A Vodafone spokesman declined to comment. Shares rose 3.5 per cent, or 2.32 p, to 68.4 p.

Less than a month ago, Vodafone rejected a bid from French telecommunications group Iliad to combine their Italian businesses.

Medical devices group Smith & Nephew reported strong growth led by its sports medicine and ear, nose and throat division which specialises in making products that help repair soft tissue injuries.

That helped group revenues rise 6.8 per cent to £1.2billion in the final three months of 2023 and 6.4 per cent to £4.3billion across the financial year.

Shares, however, lost 1 per cent, or 11.5p, to 1114 p. Chemicals group Croda headed in the same direction after posting a 70 per cent fall in profits to £236.3million for 2023.

That was well below the £300million  to £320million the group expected.

Sales fell by almost a fifth to £1.7billion. The group expects to report profits of between £260million and £300million this year.
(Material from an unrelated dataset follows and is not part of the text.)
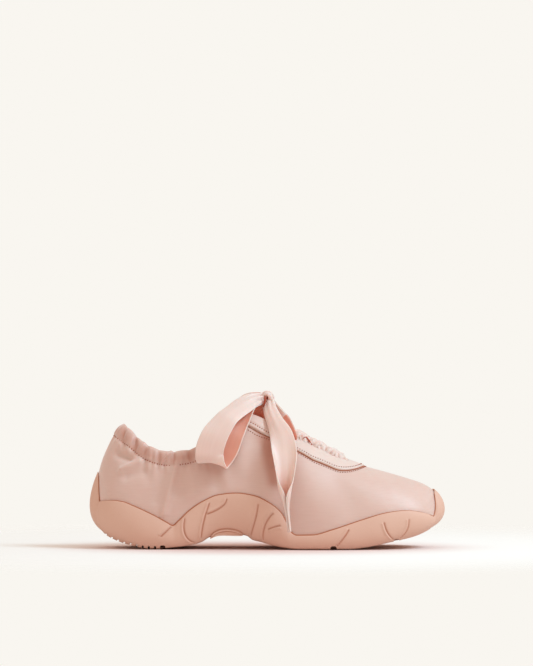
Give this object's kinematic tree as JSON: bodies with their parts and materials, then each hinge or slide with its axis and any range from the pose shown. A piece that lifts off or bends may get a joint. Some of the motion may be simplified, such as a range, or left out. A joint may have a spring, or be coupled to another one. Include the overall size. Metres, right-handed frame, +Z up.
{
  "type": "ballet sneaker",
  "caption": "Low satin sneaker with a gathered elastic collar, a flat ribbon lace tied in a bow and a sculpted moulded rubber sole.",
  "frame": {"origin": "on the floor, under the middle of the shoe's length and width, ribbons left out", "axes": "+X towards the toe, +Y towards the medial side, +Z up; a right shoe"},
  "size_m": [0.2667, 0.1094, 0.1172],
  "materials": {
    "sole_rubber": "matt moulded rubber",
    "upper_satin": "soft satin sheen",
    "trim_satin": "satin with edge stitching",
    "lining": "matt textile",
    "footbed": "matt textile",
    "ribbon_satin": "smooth satin ribbon"
  },
  "bodies": {
    "root": {"sole": "sole_rubber", "upper": "upper_satin", "eyestay": "trim_satin", "tongue": "lining", "insole": "footbed", "lace_crossings": "ribbon_satin", "bow_knot": "ribbon_satin", "bow_loop_lateral": "ribbon_satin", "bow_loop_medial": "ribbon_satin", "bow_tail_lateral": "ribbon_satin", "bow_tail_medial": "ribbon_satin"}
  },
  "joints": []
}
Shares sank 3.2 per cent, or 155p, to 4748p.

Unlike Croda, McBride hiked its profit forecasts as it cashed in on consumers flocking to buy more affordable dishwasher tablets, bleach and laundry detergent rather than splash out on branded versions.
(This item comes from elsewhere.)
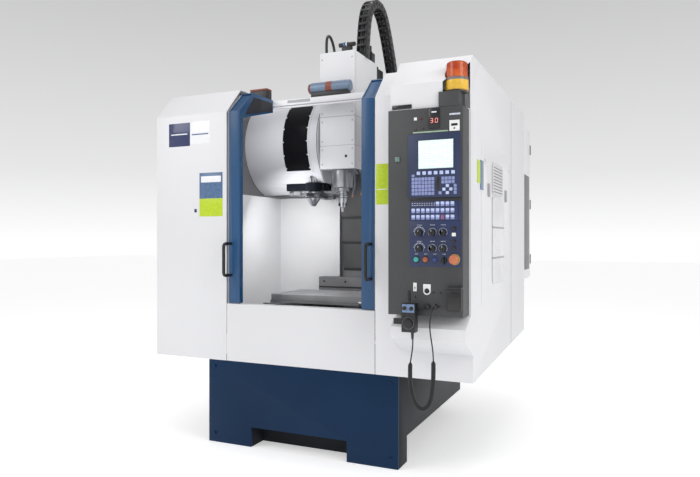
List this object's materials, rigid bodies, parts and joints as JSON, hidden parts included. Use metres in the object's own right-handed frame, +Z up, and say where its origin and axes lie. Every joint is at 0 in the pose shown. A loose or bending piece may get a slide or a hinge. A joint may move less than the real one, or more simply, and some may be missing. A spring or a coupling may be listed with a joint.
{
  "type": "cnc machining center",
  "caption": "Vertical CNC machining center with sliding doors, cross table, tool magazine, swing-arm changer, control console and overhead energy chain.",
  "frame": {"origin": "centre of the bounding box of all but the curly cord, on the floor", "axes": "+X to the operator's right, +Y from the front doors to the rear, +Z up"},
  "size_m": [1.92, 2.1, 2.7],
  "materials": {
    "cast_dark": "painted, near black",
    "navy_paint": "semi-gloss",
    "cast_light": "painted, light grey",
    "ground_steel": "ground",
    "motor_black": "painted black",
    "cover_white": "semi-gloss",
    "inner_white": "semi-gloss",
    "panel_grey": "fine texture",
    "unit_navy": "satin",
    "key_film": "satin film",
    "lamp_yellow": "gloss",
    "lamp_red": "translucent",
    "black_plastic": "satin",
    "cord_rubber": "satin",
    "way_grey": "ground, oiled",
    "drive_case": "satin",
    "table_iron": "ground",
    "chain_black": "satin",
    "disc_alloy": "machined",
    "door_blue": "semi-gloss",
    "window_glass": "clear",
    "button_teal": "gloss",
    "button_brown": "gloss",
    "estop_red": "gloss"
  },
  "bodies": {
    "machine": {"base_casting": "cast_dark", "base_apron": "navy_paint", "column": "cast_light", "fixed_rails": "ground_steel", "fixed_motors": "motor_black", "cover_left": "cover_white", "cover_right": "cover_white", "cover_sill": "cover_white", "inner_panels": "inner_white", "door_beam": "cover_white", "console_housing": "cover_white", "control_box": "panel_grey", "screen_unit": "unit_navy", "key_panel": "key_film", "lamp_base": "lamp_yellow", "lamp_dome": "lamp_red", "pendant_bracket": "black_plastic", "pendant": "black_plastic", "pendant_cord": "cord_rubber", "way_cover": "way_grey", "magazine_frame": "cast_light", "magazine_cover": "inner_white", "electrical_cabinet": "cover_white", "drive_rack": "drive_case"},
    "saddle": {"saddle": "cast_light", "x_motor": "motor_black"},
    "table": {"table": "table_iron"},
    "head": {"head_casting": "cast_light", "head_cover": "cover_white", "spindle_housing": "ground_steel", "spindle_motor": "motor_black", "z_cover_1": "way_grey", "energy_chain": "chain_black"},
    "spindle": {"spindle": "ground_steel"},
    "z_cover_2": {"z_cover_2": "way_grey"},
    "z_cover_3": {"z_cover_3": "way_grey"},
    "x_screw": {"x_screw": "ground_steel"},
    "y_screw": {"y_screw": "ground_steel"},
    "z_screw": {"z_screw": "ground_steel"},
    "magazine_disc": {"magazine_disc": "disc_alloy"},
    "arm_hub": {"arm_hub": "ground_steel"},
    "tool_arm": {"tool_arm": "ground_steel"},
    "door_left": {"door_left": "door_blue", "glass_left": "window_glass"},
    "door_right": {"door_right": "door_blue", "glass_right": "window_glass"},
    "cabinet_door": {"cabinet_door": "cover_white"},
    "cabinet_handle": {"cabinet_handle": "black_plastic"},
    "button_start": {"button_start": "button_teal"},
    "button_hold": {"button_hold": "button_brown"},
    "estop": {"estop": "estop_red"},
    "pendant_dial": {"pendant_dial": "black_plastic"},
    "pendant_axis": {"pendant_axis": "black_plastic"},
    "pendant_rate": {"pendant_rate": "black_plastic"},
    "dial_1": {"dial_1": "black_plastic"},
    "dial_2": {"dial_2": "black_plastic"},
    "dial_3": {"dial_3": "black_plastic"},
    "dial_4": {"dial_4": "black_plastic"},
    "dial_5": {"dial_5": "black_plastic"},
    "dial_6": {"dial_6": "black_plastic"}
  },
  "joints": [
    {"name": "y_slide", "type": "slide", "parent": "machine", "child": "saddle", "axis": [0, 1, 0], "range_m": [-0.18, 0.16]},
    {"name": "x_slide", "type": "slide", "parent": "saddle", "child": "table", "axis": [1, 0, 0], "range_m": [-0.255, 0.255]},
    {"name": "z_slide", "type": "slide", "parent": "machine", "child": "head", "axis": [0, 0, 1], "range_m": [-0.38, 0], "deforming": ["energy_chain"]},
    {"name": "z_cover_2_slide", "type": "slide", "parent": "machine", "child": "z_cover_2", "axis": [0, 0, 1], "range_m": [-0.22, 0]},
    {"name": "z_cover_3_slide", "type": "slide", "parent": "machine", "child": "z_cover_3", "axis": [0, 0, 1], "range_m": [-0.055, 0]},
    {"name": "x_screw_spin", "type": "hinge", "parent": "saddle", "child": "x_screw", "pos_m": [0, -0.36, 0.745], "axis": [1, 0, 0], "range_deg": [-5850, 5850]},
    {"name": "y_screw_spin", "type": "hinge", "parent": "machine", "child": "y_screw", "pos_m": [0, -0.36, 0.602], "axis": [0, 1, 0], "range_deg": [-4100, 3650]},
    {"name": "z_screw_spin", "type": "hinge", "parent": "machine", "child": "z_screw", "pos_m": [0, 0.15, 1.4], "axis": [0, 0, 1], "range_deg": [-8600, 0]},
    {"name": "spindle_spin", "type": "hinge", "parent": "head", "child": "spindle", "pos_m": [0, -0.22, 1.5], "axis": [0, 0, 1], "continuous": true},
    {"name": "magazine_spin", "type": "hinge", "parent": "machine", "child": "magazine_disc", "pos_m": [-0.43, -0.003, 1.75], "axis": [1, 0, 0], "continuous": true},
    {"name": "arm_drop", "type": "slide", "parent": "machine", "child": "arm_hub", "axis": [0, 0, 1], "range_m": [-0.09, 0]},
    {"name": "arm_swing", "type": "hinge", "parent": "arm_hub", "child": "tool_arm", "pos_m": [-0.2, -0.22, 1.417], "axis": [0, 0, 1], "range_deg": [0, 90]},
    {"name": "door_left_slide", "type": "slide", "parent": "machine", "child": "door_left", "axis": [1, 0, 0], "range_m": [0, 0.3685]},
    {"name": "door_right_slide", "type": "slide", "parent": "machine", "child": "door_right", "axis": [-1, 0, 0], "range_m": [0, 0.3685]},
    {"name": "cabinet_door_hinge", "type": "hinge", "parent": "machine", "child": "cabinet_door", "pos_m": [0.942, 1.038, 1.4], "axis": [0, 0, 1], "range_deg": [-110, 0]},
    {"name": "cabinet_handle_turn", "type": "hinge", "parent": "cabinet_door", "child": "cabinet_handle", "pos_m": [0.1, 1.04, 1.405], "axis": [0, 1, 0], "range_deg": [-90, 0]},
    {"name": "dial_1_turn", "type": "hinge", "parent": "machine", "child": "dial_1", "pos_m": [0.731, -0.97, 1.178], "axis": [0, 1, 0], "range_deg": [-150, 150]},
    {"name": "dial_2_turn", "type": "hinge", "parent": "machine", "child": "dial_2", "pos_m": [0.793, -0.97, 1.178], "axis": [0, 1, 0], "range_deg": [-150, 150]},
    {"name": "dial_3_turn", "type": "hinge", "parent": "machine", "child": "dial_3", "pos_m": [0.844, -0.97, 1.178], "axis": [0, 1, 0], "range_deg": [-150, 150]},
    {"name": "dial_4_turn", "type": "hinge", "parent": "machine", "child": "dial_4", "pos_m": [0.731, -0.97, 1.104], "axis": [0, 1, 0], "range_deg": [-150, 150]},
    {"name": "dial_5_turn", "type": "hinge", "parent": "machine", "child": "dial_5", "pos_m": [0.793, -0.97, 1.104], "axis": [0, 1, 0], "range_deg": [-150, 150]},
    {"name": "dial_6_turn", "type": "hinge", "parent": "machine", "child": "dial_6", "pos_m": [0.844, -0.97, 1.104], "axis": [0, 1, 0], "range_deg": [-150, 150]},
    {"name": "button_start_push", "type": "slide", "parent": "machine", "child": "button_start", "axis": [0, 1, 0], "range_m": [0, 0.003], "stiffness_N_per_m": 600},
    {"name": "button_hold_push", "type": "slide", "parent": "machine", "child": "button_hold", "axis": [0, 1, 0], "range_m": [0, 0.003], "stiffness_N_per_m": 600},
    {"name": "estop_push", "type": "slide", "parent": "machine", "child": "estop", "axis": [0, 1, 0], "range_m": [0, 0.005], "stiffness_N_per_m": 1500},
    {"name": "pendant_dial_turn", "type": "hinge", "parent": "machine", "child": "pendant_dial", "pos_m": [0.702, -1.036, 0.765], "axis": [0, 1, 0], "range_deg": [-150, 150]},
    {"name": "pendant_axis_turn", "type": "hinge", "parent": "machine", "child": "pendant_axis", "pos_m": [0.686, -1.036, 0.833], "axis": [0, 1, 0], "range_deg": [-150, 150]},
    {"name": "pendant_rate_turn", "type": "hinge", "parent": "machine", "child": "pendant_rate", "pos_m": [0.719, -1.036, 0.833], "axis": [0, 1, 0], "range_deg": [-150, 150]}
  ],
  "couplings": [
    {"joint": "z_cover_2_slide", "follows": "z_slide", "ratio": 0.558},
    {"joint": "z_cover_3_slide", "follows": "z_slide", "ratio": 0.129},
    {"joint": "x_screw_spin", "follows": "x_slide", "rad_per_m": 392.7},
    {"joint": "y_screw_spin", "follows": "y_slide", "rad_per_m": 392.7},
    {"joint": "z_screw_spin", "follows": "z_slide", "rad_per_m": 392.7}
  ]
}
The manufacturing group, which makes cleaning products that are sold by supermarkets, expects its annual profit to be between 10 per cent and 15 per cent higher than previous forecasts.

Revenues rose 9.8 per cent to £468million in the six months to the end of December and it swung back into a profit of £30.5million, having made a £1.3million loss during the same period the year before. Shares surged 20.4 per cent, or 15 p, to 88.6 p.